Je souhaite installer Linux REDHAT, en dernière version stable, sur mon Macbook. 

Configuration: Macbook Noir (acheté courant 2007), Intel Core 2 Duo, Mac OS Leopard 10.5.8.

Avant donc de me lancer tête baissée, j'aimerais être certain de choisir la bonne config, et la solution la mieux adaptée: 

- *Etes-vous partisans d'une install Linux en dualboot *(Bootcamp) et lancement natif ? *Ou bien plutôt* d'une exécution / lancement de Linux *en virtualisé sous OS X* ? Si solution virtualisée: quelle version stable pour ma config de VMware Fusion (j'opte pour ce produit plutôt que Parallel Desktop) ?
*
- Quelle est la dernière version stable de RedHat à télécharger, pour ma configuration ? *


Je suis une bille côté hardware, et n'arrive à trouver aucune référence de la carte mère de mon Mac. Est-ce qu'on part du principe qu'elle sera assurément supportée et que j'ai juste à choisir la dernière édition de la distrib en x86 ? Mais ptite question bête: comment sait-on s'il s'agit d'une carte mère en 32Bits ou 64Bits ? A part la date d'ancienneté/d'achat du Mac (2007, c'était donc encore du 32bits je suppose...). 


Voilà pour démarrer, merci à ceux qui me liront et me tuyauteront !

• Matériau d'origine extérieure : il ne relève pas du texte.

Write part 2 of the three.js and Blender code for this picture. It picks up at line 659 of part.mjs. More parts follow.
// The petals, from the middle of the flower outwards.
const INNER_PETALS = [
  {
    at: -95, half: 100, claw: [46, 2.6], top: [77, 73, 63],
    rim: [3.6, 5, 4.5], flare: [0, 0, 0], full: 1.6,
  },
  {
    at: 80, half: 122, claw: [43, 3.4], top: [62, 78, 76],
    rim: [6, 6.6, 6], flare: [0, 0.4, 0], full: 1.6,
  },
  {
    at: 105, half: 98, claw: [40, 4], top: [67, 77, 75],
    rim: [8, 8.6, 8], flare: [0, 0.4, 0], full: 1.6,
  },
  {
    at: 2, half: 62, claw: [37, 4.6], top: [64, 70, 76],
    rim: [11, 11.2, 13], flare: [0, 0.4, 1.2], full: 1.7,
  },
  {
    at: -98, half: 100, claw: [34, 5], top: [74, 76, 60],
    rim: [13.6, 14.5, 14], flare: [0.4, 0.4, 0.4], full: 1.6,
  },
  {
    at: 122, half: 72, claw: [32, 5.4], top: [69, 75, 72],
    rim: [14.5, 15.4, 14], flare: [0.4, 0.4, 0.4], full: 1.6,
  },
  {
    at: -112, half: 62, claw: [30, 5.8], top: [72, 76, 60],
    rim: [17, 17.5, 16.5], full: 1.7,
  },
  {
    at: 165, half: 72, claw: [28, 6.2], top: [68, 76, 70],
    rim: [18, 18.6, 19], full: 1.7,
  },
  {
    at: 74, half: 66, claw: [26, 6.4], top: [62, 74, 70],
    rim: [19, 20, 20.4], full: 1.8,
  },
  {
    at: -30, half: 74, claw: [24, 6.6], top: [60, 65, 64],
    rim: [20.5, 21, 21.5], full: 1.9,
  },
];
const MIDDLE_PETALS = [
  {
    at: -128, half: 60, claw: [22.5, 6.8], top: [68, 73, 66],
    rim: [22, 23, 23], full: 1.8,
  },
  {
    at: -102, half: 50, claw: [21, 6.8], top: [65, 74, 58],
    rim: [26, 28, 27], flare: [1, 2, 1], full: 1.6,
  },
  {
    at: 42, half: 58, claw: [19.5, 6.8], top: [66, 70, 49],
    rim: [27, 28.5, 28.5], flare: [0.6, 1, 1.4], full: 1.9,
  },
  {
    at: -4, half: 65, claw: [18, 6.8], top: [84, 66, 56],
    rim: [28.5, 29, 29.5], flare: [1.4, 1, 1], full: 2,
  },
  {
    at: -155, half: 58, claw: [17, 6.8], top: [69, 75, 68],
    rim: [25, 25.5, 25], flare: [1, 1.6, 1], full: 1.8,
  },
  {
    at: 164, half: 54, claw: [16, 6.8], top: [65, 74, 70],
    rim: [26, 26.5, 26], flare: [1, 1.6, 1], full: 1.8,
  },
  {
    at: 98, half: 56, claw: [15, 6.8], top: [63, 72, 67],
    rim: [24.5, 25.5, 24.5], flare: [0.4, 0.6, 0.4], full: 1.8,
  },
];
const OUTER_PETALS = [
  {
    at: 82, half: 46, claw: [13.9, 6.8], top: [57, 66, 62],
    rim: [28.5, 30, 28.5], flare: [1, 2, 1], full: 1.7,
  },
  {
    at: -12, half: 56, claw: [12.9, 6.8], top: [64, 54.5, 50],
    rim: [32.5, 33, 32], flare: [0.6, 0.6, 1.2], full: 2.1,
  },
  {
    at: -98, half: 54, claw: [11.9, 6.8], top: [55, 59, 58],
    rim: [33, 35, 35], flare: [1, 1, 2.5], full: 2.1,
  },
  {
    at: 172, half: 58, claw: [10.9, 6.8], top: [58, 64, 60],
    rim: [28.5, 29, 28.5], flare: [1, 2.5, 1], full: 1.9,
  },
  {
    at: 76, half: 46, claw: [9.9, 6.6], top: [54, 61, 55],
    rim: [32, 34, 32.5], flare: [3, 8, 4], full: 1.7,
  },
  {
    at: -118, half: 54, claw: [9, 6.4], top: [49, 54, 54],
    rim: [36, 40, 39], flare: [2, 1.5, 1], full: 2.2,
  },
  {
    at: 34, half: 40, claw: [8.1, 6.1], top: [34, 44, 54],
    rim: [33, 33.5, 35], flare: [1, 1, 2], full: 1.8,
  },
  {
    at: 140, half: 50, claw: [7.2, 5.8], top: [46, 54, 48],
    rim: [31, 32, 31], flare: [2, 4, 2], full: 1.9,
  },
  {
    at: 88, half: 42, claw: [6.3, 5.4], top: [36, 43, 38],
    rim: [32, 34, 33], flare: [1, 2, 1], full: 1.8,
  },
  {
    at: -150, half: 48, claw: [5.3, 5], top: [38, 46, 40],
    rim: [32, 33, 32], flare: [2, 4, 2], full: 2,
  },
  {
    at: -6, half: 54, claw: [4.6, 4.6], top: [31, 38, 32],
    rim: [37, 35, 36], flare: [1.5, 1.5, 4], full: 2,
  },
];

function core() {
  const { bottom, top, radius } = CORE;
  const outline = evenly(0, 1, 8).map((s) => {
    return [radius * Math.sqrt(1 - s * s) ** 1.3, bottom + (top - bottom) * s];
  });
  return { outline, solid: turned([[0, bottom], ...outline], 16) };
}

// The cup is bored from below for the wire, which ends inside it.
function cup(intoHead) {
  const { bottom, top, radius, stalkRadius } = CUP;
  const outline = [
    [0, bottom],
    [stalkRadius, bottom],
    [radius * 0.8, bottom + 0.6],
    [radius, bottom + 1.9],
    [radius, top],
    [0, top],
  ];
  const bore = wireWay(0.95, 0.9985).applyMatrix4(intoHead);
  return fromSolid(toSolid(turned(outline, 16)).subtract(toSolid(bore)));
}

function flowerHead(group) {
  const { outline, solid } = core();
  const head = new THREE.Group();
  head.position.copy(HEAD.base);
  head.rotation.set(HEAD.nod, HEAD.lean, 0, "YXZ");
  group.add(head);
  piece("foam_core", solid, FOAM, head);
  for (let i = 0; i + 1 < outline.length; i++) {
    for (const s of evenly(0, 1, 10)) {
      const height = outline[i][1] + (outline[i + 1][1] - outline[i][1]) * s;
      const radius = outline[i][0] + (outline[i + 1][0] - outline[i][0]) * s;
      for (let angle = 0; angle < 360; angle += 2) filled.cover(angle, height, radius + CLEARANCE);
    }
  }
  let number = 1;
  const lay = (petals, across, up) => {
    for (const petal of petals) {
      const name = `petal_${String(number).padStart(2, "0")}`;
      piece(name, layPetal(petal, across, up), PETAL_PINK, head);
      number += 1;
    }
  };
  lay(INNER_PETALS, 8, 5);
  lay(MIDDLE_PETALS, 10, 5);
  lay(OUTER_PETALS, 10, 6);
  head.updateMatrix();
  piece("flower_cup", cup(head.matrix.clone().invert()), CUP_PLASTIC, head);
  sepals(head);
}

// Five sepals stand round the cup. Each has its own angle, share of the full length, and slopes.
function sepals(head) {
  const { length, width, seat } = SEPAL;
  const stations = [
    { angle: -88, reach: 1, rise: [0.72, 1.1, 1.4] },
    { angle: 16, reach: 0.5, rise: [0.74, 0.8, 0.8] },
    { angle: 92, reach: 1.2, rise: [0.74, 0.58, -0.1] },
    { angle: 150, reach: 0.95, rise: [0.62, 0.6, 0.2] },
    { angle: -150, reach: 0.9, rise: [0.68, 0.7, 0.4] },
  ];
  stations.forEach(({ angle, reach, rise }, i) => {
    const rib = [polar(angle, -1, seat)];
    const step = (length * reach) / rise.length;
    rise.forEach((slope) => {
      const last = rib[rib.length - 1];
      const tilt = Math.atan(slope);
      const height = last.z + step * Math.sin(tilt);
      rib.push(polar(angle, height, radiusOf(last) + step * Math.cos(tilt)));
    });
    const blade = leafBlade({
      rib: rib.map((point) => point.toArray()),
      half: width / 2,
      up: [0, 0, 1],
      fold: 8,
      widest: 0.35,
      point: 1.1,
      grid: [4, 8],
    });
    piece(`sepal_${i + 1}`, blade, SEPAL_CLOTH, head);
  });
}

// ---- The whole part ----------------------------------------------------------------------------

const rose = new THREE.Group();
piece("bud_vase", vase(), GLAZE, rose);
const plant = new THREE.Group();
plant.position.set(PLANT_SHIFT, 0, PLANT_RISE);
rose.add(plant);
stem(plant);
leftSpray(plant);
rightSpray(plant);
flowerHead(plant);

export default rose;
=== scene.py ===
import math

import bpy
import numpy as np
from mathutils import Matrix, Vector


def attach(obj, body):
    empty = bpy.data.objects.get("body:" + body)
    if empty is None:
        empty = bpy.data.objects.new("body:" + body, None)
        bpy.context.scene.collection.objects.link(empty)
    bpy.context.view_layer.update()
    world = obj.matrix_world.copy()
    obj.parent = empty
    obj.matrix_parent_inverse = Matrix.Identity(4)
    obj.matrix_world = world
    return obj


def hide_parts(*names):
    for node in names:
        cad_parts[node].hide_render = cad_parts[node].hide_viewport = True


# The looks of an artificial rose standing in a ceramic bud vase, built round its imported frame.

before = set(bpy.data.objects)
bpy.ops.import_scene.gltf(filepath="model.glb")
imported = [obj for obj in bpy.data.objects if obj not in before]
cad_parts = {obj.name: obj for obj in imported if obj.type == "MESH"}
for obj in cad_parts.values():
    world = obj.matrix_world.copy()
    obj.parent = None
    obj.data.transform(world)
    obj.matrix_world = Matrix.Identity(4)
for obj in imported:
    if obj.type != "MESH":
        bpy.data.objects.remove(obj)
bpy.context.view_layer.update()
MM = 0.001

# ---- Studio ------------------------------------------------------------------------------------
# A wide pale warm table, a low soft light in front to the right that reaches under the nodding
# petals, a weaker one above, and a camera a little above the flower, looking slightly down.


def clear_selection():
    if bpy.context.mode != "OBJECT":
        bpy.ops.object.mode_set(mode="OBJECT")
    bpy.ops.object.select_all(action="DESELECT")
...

---------- Nouveau message ajouté à 22h19 ---------- Le message précédent a été envoyé à 21h57 ----------

Oulala... ok je sors de ma grotte, je m'aperçois qu'il n'y a aucune RedHat de gratos, même pas en Desktop ! 

Bon ben on va choisir une autre distrib alors! On oublie les questions relatives à Redhat alors. Dsl. 

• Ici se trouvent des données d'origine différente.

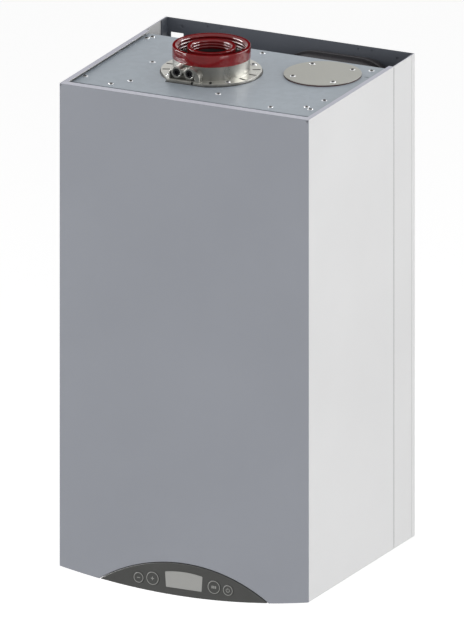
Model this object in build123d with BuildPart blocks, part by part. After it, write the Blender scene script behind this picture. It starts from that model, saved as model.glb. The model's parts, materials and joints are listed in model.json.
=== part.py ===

P.S: Mon objectif est simplement de me "refaire" la main sur la technique, me bidouiller un Linux, tester la virtualisation (plusieurs vm linux lancées), installer un server JBoss, classique LAMP, faire tourner quelques process, et apprendre le scripting pour réaliser des ptits modules de remontée d'infos sur la charge, etc. 

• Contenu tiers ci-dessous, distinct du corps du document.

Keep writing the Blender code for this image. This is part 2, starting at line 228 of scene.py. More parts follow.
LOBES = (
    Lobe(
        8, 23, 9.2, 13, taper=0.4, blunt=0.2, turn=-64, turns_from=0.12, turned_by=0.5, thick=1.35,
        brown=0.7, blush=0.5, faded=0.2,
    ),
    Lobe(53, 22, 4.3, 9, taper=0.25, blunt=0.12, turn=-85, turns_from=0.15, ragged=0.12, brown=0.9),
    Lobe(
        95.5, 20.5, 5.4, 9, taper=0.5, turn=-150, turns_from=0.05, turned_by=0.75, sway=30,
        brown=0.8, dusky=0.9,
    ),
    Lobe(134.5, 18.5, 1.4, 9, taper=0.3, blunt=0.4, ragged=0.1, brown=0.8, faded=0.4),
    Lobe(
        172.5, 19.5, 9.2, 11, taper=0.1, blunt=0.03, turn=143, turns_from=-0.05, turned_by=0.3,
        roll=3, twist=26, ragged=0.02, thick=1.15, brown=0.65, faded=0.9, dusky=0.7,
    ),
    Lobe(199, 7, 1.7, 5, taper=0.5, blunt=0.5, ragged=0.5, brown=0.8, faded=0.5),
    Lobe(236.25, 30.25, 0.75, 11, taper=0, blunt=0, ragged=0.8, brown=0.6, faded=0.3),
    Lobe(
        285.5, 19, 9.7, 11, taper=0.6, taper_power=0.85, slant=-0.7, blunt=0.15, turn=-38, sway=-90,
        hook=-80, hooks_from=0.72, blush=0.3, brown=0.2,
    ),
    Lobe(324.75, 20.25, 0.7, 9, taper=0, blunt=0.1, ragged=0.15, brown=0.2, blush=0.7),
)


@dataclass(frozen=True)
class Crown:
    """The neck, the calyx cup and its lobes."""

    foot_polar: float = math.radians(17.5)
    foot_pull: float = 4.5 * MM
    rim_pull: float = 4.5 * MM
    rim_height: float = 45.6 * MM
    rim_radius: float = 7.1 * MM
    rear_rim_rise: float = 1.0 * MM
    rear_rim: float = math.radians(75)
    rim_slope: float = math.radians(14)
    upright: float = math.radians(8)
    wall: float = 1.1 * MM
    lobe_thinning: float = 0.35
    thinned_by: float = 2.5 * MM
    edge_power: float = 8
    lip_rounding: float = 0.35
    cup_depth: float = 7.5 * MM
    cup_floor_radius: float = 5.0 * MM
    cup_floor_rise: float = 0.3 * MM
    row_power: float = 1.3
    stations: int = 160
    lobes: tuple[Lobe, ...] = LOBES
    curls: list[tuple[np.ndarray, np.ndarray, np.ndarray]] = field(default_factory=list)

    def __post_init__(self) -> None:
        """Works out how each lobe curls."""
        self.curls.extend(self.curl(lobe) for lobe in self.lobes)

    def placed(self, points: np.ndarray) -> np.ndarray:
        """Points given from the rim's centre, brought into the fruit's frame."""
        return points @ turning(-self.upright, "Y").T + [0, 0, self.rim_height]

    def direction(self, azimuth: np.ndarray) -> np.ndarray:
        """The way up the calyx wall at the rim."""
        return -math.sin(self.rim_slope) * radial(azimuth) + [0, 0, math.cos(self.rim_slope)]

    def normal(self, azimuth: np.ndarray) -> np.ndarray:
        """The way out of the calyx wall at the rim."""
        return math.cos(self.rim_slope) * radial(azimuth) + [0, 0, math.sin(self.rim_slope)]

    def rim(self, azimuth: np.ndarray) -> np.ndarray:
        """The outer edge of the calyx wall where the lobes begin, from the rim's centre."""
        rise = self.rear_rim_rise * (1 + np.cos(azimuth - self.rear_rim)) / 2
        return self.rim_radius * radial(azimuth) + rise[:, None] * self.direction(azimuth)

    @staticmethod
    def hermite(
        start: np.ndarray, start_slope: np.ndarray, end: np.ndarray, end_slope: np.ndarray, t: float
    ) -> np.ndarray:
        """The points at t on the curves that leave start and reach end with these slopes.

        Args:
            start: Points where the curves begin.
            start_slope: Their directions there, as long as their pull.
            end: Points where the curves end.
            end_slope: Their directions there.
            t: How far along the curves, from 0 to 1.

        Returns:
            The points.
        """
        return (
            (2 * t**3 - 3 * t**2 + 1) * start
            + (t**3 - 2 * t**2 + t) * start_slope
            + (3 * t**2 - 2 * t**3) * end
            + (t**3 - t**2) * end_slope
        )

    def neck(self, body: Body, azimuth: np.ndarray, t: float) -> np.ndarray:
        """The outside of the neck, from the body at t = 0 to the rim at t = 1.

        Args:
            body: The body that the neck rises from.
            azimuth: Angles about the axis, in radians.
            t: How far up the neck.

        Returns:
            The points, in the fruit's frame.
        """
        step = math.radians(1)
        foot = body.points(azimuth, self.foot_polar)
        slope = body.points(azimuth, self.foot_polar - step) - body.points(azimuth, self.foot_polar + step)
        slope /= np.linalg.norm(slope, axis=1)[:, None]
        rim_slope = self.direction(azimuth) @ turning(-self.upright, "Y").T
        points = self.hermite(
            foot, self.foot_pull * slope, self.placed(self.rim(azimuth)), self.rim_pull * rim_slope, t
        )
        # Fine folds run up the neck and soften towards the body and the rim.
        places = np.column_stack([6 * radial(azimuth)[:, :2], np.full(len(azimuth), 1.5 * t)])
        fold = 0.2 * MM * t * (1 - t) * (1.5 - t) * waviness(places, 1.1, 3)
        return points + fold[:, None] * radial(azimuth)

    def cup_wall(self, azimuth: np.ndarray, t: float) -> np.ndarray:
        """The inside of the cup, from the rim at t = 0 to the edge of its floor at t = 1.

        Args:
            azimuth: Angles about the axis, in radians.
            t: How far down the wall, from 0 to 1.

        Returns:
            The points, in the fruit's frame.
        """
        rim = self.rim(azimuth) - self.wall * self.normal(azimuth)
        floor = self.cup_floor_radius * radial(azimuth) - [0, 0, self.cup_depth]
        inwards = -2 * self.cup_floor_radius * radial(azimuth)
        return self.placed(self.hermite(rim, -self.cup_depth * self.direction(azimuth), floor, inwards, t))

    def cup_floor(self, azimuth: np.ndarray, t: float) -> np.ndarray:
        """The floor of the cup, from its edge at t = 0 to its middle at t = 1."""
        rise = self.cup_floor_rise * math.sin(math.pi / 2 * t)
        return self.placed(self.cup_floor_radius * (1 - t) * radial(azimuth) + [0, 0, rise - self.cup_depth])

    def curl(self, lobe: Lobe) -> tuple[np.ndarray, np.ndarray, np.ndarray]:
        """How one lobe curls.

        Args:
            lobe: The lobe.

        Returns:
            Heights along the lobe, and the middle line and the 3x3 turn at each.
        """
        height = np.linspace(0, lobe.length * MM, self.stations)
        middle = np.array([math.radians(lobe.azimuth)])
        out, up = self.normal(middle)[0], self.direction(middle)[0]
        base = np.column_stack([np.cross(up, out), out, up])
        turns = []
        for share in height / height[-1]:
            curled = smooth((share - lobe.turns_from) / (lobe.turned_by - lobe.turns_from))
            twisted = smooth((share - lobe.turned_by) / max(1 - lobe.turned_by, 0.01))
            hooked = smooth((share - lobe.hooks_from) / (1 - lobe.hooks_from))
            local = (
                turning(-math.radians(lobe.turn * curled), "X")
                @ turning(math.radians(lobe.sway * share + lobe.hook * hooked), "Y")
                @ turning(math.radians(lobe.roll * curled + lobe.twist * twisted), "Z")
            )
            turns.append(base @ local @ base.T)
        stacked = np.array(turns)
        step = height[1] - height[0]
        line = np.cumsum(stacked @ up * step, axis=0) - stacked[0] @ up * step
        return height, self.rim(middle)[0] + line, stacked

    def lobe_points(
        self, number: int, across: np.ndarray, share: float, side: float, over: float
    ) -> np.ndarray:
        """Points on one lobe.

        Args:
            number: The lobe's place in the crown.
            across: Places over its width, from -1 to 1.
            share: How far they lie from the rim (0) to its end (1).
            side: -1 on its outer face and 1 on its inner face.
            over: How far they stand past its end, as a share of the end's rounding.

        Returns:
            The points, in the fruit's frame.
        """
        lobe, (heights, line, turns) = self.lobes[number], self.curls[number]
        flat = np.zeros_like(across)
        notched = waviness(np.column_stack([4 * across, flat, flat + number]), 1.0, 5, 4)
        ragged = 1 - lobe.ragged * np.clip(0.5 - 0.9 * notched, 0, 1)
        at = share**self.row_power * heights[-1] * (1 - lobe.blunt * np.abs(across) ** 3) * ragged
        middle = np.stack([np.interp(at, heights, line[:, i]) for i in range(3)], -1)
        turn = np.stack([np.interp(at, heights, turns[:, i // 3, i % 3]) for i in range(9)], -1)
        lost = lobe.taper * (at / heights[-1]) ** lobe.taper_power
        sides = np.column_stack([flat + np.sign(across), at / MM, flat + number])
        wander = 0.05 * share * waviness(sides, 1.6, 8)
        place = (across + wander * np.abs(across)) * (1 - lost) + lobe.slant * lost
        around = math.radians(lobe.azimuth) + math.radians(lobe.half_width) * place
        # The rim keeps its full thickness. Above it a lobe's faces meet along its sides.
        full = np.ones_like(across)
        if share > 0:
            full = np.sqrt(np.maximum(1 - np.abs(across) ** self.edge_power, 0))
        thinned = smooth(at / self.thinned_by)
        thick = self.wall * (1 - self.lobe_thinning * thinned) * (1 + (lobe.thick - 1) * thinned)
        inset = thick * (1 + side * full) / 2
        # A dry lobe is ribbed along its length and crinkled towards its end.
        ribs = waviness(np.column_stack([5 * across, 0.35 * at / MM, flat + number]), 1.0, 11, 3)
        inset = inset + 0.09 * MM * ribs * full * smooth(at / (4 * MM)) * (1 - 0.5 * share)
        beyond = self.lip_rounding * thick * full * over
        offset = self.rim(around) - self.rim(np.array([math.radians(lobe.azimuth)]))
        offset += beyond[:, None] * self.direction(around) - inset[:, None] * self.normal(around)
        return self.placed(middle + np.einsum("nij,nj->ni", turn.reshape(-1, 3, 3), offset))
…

Donc aucune nécessité d'installer du payant. 

Merci !

---------- Nouveau message ajouté à 22h35 ---------- Le message précédent a été envoyé à 22h19 ----------

Trouvé sur le site Fedora:

http://doc.fedora-fr.org/wiki/Téléc...me_.C3.A9tape_:_Bien_choisir_son_architecture

Le processeur Intel Core 2 Duo est dans la catégorie Architecture 64Bits. Vous confirmez donc? Je dois télécharger le noyau x86_64 donc ?


----------